The good news is that the Christian is not saved by God's power and then given the task of becoming wise by our own power. The same grace that rescued us, renews us.
"For the grace of God has appeared, bringing salvation for all people, training us to renounce ungodliness and worldly passions, and to live self-controlled, upright, and godly lives in the present age," (Titus 2:11-12)
Augustine referred to the heart as the fundamental seat of our commitments, loves, and trusts. In Confessions, he wrote, "wherever I am carried, my love is carrying me." I hear you, Augustine – the heart is like an old 80's chevy, constantly pulling in a particular direction.
Proverbs continually invites the reader into prayerful reflection and mindful meditation on God's Word so that by the Spirit, our eyes can be opened to the driving forces and appetites in our hearts – so we can get a much-needed alignment.
Good News: by grace and through faith, Christ is united to you, and this union has rich implications for you.
Jesus is righteous by nature. We, however, are not righteous by nature – we are declared righteous by grace. This is important to remember. We have been given a new nature, but until the resurrection – our old nature remains. Thus, all Christians sin. To be righteous is to live in congruence with what God considers, true, just, loving, good, and right. United to Christ, He is our righteousness, and our union with Him brings with it the desire for His righteousness. We desire to bear our Father's resemblance because He sought us in grace. We live in imitation of the Son because He saved us in grace. We do this through the power of the Spirit, by grace.

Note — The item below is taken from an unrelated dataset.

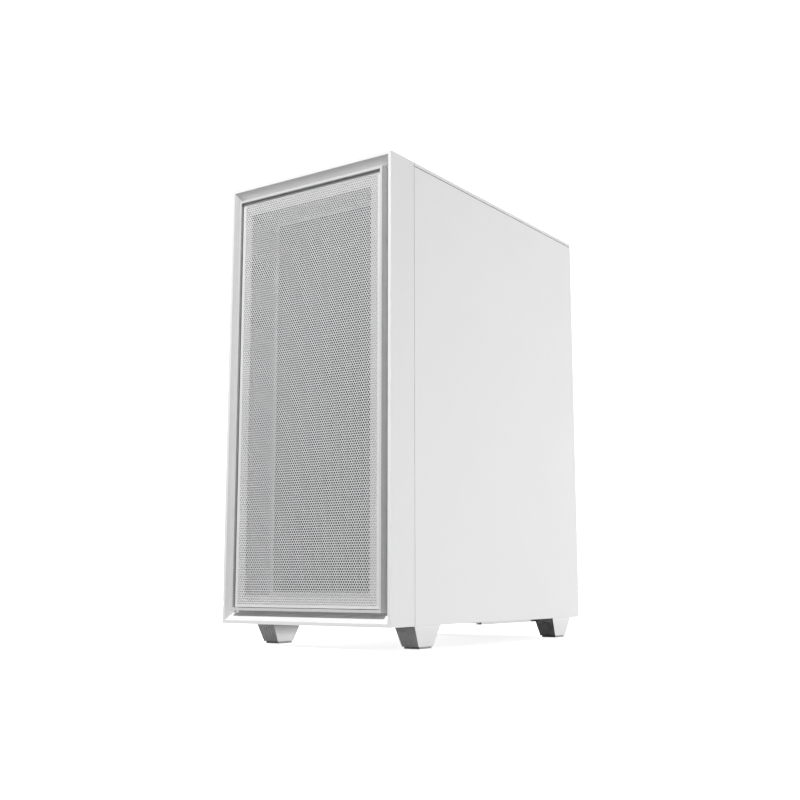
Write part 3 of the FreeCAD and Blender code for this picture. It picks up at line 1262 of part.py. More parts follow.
inlet_x = (psu_x[1] - d.inlet_side - d.inlet_width / 2, psu_x[1] - d.inlet_side + d.inlet_width / 2)
inlet_z = (psu_z[0] + d.inlet_rise - d.inlet_height / 2, psu_z[0] + d.inlet_rise + d.inlet_height / 2)
rocker_x = (psu_x[1] - d.rocker_side - d.rocker_width / 2, psu_x[1] - d.rocker_side + d.rocker_width / 2)
rocker_z = (psu_z[0] + d.inlet_rise - d.rocker_height / 2, psu_z[0] + d.inlet_rise + d.rocker_height / 2)
rocker_pivot = (inner_rear - d.rocker_pin * 3, (rocker_z[0] + rocker_z[1]) / 2)


def make_power_supply():
    """The power supply's case, its fan, mains inlet and switch."""
    case = new_body("psu_housing")
    wall = d.sheet
    pad(case, "psu_case", "z", [rect(psu_x, psu_y)], psu_z)
    inside = rect((psu_x[0] + wall, psu_x[1] - wall), (psu_y[0] + wall, psu_y[1] - wall))
    pocket(case, "psu_inside", "z", [inside], (psu_z[0] + wall, psu_z[1] - wall))
    x, y = psu_fan
    pocket(case, "psu_air", "z", [disc(x, y, d.fan_bore)], (psu_z[0], psu_z[0] + wall))
    level = psu_z[0] + wall + d.psu_fan_inner
    arm = d.strut_width / 2
    thick = (level, level + d.fan_mount_depth - wall)
    wide = (psu_x[0] + wall / 2, psu_x[1] - wall / 2)
    pad(case, "psu_strut_x", "z", [rect(wide, (y - arm, y + arm))], thick)
    long = (psu_y[0] + wall / 2, psu_y[1] - wall / 2)
    pad(case, "psu_strut_y", "z", [rect((x - arm, x + arm), long)], thick)
    pad(case, "psu_mount", "z", [disc(x, y, d.fan_mount)], (level, level + d.fan_mount_depth))
    bore = d.shaft_radius + d.shaft_clearance
    pocket(case, "psu_bore", "z", [disc(x, y, bore)], (level, level + d.shaft_length + wall / 2))
    gap = d.slip
    rocker_gate = rect((rocker_x[0] - gap, rocker_x[1] + gap), (rocker_z[0] - gap, rocker_z[1] + gap))
    openings = [rect(inlet_x, inlet_z), rocker_gate]
    pocket(case, "psu_rear_openings", "y", openings, (psu_y[1] - wall, psu_y[1]))
    cradle_x = (rocker_x[0] - gap - wall * 2, rocker_x[1] + gap + wall * 2)
    cradle_y = (rocker_pivot[0] - d.rocker_pin * 2, psu_y[1] - wall)
    cheeks = [rect((cradle_x[0], rocker_x[0] - gap), cradle_y),
              rect((rocker_x[1] + gap, cradle_x[1]), cradle_y)]
    pad(case, "rocker_cradle", "z", cheeks, rocker_z)
    pin = disc(rocker_pivot[0], rocker_pivot[1], d.rocker_pin + d.shaft_clearance)
    pocket(case, "rocker_bore", "x", [pin], cradle_x)
    make_rotor("psu_fan_rotor", d.fan_hub, d.fan_tip, d.fan_depth, d.blade_chord,
               (x, y, level + d.fan_mount_depth), TO_FLOOR)
    shell = block("inlet_shell", inlet_x, (inner_rear - d.inlet_depth, rear), inlet_z)
    rim = d.inlet_wall
    room = block("inlet_room", (inlet_x[0] + rim, inlet_x[1] - rim), (rear - d.inlet_depth + rim * 2, rear),
                 (inlet_z[0] + rim, inlet_z[1] - rim))
    keep(cut("psu_inlet", shell, [room]), "psu_inlet")
    rocker = new_body("psu_rocker_switch")
    y, z = rocker_pivot
    half = d.rocker_height / 2 - d.rocker_clear
    back = y - d.rocker_pin * 2
    face = [(back, z - half / 3), (inner_rear, z - half), (inner_rear + d.rocker_throw / 3, z),
            (inner_rear + d.rocker_throw, z + half), (back, z + half / 3)]
    pad(rocker, "rocker_face", "x", [face], rocker_x)
    pad(rocker, "rocker_pins", "x", [disc(y, z, d.rocker_pin)],
        (rocker_x[0] - gap - wall, rocker_x[1] + gap + wall))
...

Practically speaking, the wisdom of God flows from ongoing communion with God. Prayer and scripture meditation in our homes, gathering as the church for Word and sacrament – these are gifts that God has given to nourish us and foster His wisdom in us as His grace continually reorients us. How does this work?
Consider for a moment, the formative power of words. The reason we think what we think and do what we do is because we have believed and internalized words. Whether those words are that of our culture, our family or our own – we believe them, internalize them and act in accordance to them. The wisdom literature of Proverbs is constantly provoking us to consider, learn to love, and ultimately align with – God's words. This is a call to live our lives according to a new narrative. God's liberating, grace-drenched, gospel narrative.
As our identity is increasingly secured in God and our appetites are gradually renewed by God, we will be freed to realign and act in accordance with the wisdom of God – even if what God calls wisdom is stretching, uncomfortable or even counter-intuitive for us. Gradually, but inevitably, all those God saves in grace, He brings into greater and greater alignment with Him, by His grace.
"Being confident of this, that He who began a good work in you will carry it on to completion until the day of Christ Jesus." (Philippians 1:6)
The gospel narrative tells us who we are in relation to God. It tells us what's right and just and true and loving according to the wisdom of God. The gospel narrative is so powerful, it realigns us and re-envisions us. The gospel dissipates our anxiety & worry like the sun burns away the fog because it declares that our life and our future is secure in the hands of God.
The wisdom of God is not merely an ancient, written word – it's a living Word.
Wisdom is knowledge – applied.
The life of Christ is God's wisdom – applied.
Wisdom is taking precepts, bringing them down to earth and living them out in reality.
Jesus is God, come to earth, living out God's gracious wisdom in reality.
Fools got crucified because they did something foolish. The gospel announces that in God's wisdom, He made a way to save fools. Jesus took the place of us fools. Jesus took what we deserved, and in the end, we will get what He deserves.
You will become wise, and your children will become wise – not by merely accepting the principles of God, but by loving the Person of God. As we gather together to worship and marvel at Jesus, the more we will desire to be changed by Him, align ourselves to Him and grow in our imitation of Him – because by grace we are united to Him.